- [Material provided]:
○ ○ ○
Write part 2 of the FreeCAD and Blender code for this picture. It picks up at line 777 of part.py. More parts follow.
○ ○ ○
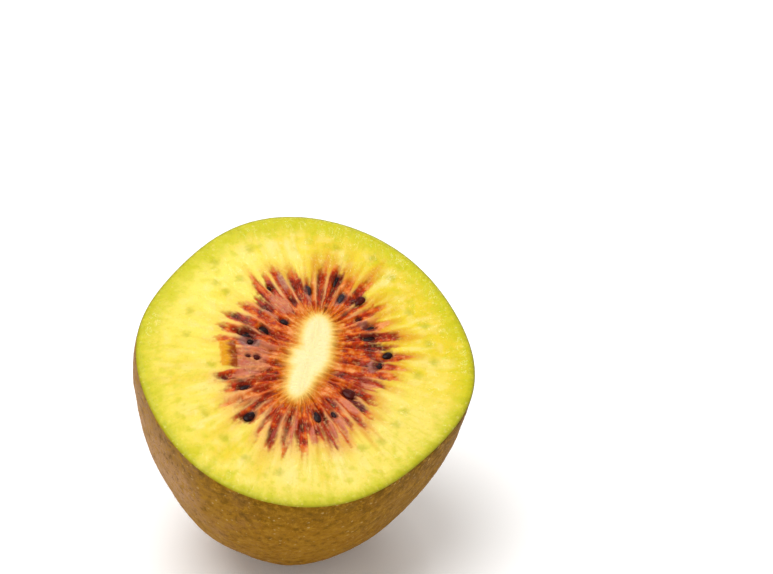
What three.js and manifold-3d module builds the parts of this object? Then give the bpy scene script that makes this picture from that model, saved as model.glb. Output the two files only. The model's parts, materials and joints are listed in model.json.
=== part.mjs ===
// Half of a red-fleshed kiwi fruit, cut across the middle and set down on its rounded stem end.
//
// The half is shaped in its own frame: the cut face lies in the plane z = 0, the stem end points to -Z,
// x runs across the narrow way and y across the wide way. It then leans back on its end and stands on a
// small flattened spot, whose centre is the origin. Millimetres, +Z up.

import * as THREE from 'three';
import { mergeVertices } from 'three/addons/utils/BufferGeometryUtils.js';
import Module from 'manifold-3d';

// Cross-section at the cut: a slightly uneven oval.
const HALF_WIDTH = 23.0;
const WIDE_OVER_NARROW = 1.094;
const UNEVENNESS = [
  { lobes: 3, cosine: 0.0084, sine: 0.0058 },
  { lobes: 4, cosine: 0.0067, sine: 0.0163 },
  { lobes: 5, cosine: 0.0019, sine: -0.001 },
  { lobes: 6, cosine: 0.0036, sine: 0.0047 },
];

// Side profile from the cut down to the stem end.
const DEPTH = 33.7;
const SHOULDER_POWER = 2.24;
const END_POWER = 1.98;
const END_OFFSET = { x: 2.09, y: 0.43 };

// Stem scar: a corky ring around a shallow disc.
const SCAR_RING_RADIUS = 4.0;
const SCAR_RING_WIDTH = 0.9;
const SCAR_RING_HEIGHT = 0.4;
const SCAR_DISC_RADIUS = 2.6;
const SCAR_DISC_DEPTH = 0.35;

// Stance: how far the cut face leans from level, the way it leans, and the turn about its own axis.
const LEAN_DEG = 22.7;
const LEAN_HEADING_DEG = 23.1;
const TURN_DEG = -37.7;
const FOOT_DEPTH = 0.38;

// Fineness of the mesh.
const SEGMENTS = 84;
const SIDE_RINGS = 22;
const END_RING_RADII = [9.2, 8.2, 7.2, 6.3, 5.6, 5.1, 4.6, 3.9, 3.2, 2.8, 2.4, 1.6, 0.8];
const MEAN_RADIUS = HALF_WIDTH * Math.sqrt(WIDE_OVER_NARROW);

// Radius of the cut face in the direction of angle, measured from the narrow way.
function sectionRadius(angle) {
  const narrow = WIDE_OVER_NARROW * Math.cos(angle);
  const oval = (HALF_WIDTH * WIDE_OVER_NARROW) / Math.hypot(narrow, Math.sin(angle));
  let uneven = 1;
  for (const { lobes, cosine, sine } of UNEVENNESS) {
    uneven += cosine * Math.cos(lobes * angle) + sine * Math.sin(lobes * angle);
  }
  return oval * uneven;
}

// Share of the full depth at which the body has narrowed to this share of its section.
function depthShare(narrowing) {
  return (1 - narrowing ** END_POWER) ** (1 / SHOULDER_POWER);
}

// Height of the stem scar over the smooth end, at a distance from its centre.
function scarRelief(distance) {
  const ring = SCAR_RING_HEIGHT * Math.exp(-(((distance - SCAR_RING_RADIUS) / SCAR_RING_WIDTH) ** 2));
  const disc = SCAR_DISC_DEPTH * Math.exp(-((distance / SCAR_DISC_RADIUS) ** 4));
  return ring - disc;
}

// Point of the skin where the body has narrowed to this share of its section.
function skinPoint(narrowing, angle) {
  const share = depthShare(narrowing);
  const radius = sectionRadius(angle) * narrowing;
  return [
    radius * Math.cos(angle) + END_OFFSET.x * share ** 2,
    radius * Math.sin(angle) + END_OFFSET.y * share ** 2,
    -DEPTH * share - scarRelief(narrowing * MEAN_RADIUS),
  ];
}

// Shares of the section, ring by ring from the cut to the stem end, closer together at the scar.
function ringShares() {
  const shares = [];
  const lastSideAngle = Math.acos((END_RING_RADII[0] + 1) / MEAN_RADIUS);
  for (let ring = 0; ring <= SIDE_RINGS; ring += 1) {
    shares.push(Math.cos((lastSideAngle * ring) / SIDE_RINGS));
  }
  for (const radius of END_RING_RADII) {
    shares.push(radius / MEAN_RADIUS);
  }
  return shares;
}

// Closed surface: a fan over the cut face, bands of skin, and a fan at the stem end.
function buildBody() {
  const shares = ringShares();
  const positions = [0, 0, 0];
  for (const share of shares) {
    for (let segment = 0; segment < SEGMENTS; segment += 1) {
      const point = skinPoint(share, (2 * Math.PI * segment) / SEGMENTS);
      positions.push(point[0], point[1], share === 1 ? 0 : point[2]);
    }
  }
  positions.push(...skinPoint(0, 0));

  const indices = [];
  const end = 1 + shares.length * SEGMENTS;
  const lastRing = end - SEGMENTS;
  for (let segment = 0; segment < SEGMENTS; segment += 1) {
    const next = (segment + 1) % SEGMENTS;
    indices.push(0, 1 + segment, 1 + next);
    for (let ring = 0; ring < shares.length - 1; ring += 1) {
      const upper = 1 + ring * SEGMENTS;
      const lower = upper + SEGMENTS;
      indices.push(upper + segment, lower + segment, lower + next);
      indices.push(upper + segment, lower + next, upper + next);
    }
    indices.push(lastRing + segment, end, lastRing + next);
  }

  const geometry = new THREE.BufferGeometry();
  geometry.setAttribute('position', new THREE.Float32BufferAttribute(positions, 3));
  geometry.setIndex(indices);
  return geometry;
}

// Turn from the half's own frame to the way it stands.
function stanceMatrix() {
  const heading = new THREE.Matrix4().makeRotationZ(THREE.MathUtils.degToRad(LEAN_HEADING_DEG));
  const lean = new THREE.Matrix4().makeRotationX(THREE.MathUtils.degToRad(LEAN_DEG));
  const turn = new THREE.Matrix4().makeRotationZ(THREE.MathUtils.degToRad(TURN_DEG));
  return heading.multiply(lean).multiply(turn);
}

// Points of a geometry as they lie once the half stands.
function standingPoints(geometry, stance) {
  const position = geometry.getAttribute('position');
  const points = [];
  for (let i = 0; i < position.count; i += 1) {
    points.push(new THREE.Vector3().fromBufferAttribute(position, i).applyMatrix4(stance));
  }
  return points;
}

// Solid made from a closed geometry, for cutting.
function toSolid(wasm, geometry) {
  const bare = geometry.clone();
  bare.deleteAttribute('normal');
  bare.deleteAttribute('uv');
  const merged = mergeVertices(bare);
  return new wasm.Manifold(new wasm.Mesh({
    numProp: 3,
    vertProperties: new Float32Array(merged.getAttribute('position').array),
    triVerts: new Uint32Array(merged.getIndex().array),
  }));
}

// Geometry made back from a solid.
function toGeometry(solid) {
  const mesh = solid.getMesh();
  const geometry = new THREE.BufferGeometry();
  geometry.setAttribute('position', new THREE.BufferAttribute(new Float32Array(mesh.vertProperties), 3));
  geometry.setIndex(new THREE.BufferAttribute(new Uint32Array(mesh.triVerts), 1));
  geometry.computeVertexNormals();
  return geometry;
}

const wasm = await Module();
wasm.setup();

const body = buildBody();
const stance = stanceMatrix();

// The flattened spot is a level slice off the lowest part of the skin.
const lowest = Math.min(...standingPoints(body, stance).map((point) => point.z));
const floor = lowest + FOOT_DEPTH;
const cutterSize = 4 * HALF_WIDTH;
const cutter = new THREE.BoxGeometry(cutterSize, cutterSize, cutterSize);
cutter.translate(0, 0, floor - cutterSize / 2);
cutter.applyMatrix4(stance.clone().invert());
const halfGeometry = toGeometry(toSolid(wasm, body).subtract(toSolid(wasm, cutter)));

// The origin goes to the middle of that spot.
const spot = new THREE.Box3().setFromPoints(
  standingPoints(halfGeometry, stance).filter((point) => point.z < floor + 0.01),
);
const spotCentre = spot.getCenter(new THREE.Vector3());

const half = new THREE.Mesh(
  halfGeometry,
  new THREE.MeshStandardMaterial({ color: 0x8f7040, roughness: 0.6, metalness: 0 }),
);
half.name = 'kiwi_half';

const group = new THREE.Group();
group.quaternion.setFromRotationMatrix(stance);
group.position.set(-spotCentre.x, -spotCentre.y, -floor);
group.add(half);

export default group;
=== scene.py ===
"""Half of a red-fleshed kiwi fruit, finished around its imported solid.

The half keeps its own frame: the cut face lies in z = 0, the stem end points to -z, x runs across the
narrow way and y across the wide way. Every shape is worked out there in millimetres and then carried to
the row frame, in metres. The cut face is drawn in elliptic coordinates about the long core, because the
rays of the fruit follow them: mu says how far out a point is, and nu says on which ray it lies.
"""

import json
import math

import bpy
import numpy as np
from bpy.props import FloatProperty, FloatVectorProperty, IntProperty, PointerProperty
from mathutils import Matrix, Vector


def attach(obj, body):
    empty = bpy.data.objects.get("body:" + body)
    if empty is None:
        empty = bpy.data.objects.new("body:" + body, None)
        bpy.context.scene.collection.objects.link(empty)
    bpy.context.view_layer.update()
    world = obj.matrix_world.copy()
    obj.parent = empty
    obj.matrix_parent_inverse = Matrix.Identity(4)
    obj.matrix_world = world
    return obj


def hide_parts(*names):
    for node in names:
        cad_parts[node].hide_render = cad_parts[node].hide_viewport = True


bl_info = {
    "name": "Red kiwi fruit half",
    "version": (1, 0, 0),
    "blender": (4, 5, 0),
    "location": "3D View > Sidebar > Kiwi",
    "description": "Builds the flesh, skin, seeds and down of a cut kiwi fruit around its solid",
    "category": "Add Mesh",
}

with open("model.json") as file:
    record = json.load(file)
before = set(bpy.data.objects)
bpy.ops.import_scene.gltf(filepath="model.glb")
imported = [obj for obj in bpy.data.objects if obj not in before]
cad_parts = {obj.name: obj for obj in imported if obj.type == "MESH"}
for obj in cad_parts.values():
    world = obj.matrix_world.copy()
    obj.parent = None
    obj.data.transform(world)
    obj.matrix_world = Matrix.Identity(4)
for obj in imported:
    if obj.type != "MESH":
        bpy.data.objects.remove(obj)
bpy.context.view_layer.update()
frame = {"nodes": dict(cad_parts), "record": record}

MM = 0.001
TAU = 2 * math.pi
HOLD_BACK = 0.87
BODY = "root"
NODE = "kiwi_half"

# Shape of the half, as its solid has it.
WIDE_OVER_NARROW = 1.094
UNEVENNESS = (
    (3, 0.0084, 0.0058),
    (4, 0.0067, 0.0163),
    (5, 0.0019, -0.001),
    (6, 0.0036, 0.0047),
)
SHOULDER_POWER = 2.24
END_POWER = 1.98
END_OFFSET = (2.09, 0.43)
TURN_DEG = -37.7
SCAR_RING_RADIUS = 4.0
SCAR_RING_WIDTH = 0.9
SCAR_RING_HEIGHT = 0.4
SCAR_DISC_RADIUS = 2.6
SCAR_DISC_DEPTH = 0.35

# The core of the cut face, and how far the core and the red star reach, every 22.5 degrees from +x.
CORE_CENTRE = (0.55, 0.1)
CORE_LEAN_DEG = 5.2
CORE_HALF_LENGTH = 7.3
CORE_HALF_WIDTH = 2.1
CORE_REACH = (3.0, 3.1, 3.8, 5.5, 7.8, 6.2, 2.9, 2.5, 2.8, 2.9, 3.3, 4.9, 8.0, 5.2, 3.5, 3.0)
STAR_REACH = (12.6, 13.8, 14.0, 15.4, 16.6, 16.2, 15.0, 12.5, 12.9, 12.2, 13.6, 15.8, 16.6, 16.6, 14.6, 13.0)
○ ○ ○
Print the lines from the line with "const group = new THREE.Group();" to the line with "obj.matrix_parent_inverse = Matrix.Identity(4)" exactly, and print nothing else. Both of those lines are included.

- [The answer]:
const group = new THREE.Group();
group.quaternion.setFromRotationMatrix(stance);
group.position.set(-spotCentre.x, -spotCentre.y, -floor);
group.add(half);

export default group;
=== scene.py ===
"""Half of a red-fleshed kiwi fruit, finished around its imported solid.

The half keeps its own frame: the cut face lies in z = 0, the stem end points to -z, x runs across the
narrow way and y across the wide way. Every shape is worked out there in millimetres and then carried to
the row frame, in metres. The cut face is drawn in elliptic coordinates about the long core, because the
rays of the fruit follow them: mu says how far out a point is, and nu says on which ray it lies.
"""

import json
import math

import bpy
import numpy as np
from bpy.props import FloatProperty, FloatVectorProperty, IntProperty, PointerProperty
from mathutils import Matrix, Vector


def attach(obj, body):
    empty = bpy.data.objects.get("body:" + body)
    if empty is None:
        empty = bpy.data.objects.new("body:" + body, None)
        bpy.context.scene.collection.objects.link(empty)
    bpy.context.view_layer.update()
    world = obj.matrix_world.copy()
    obj.parent = empty
    obj.matrix_parent_inverse = Matrix.Identity(4)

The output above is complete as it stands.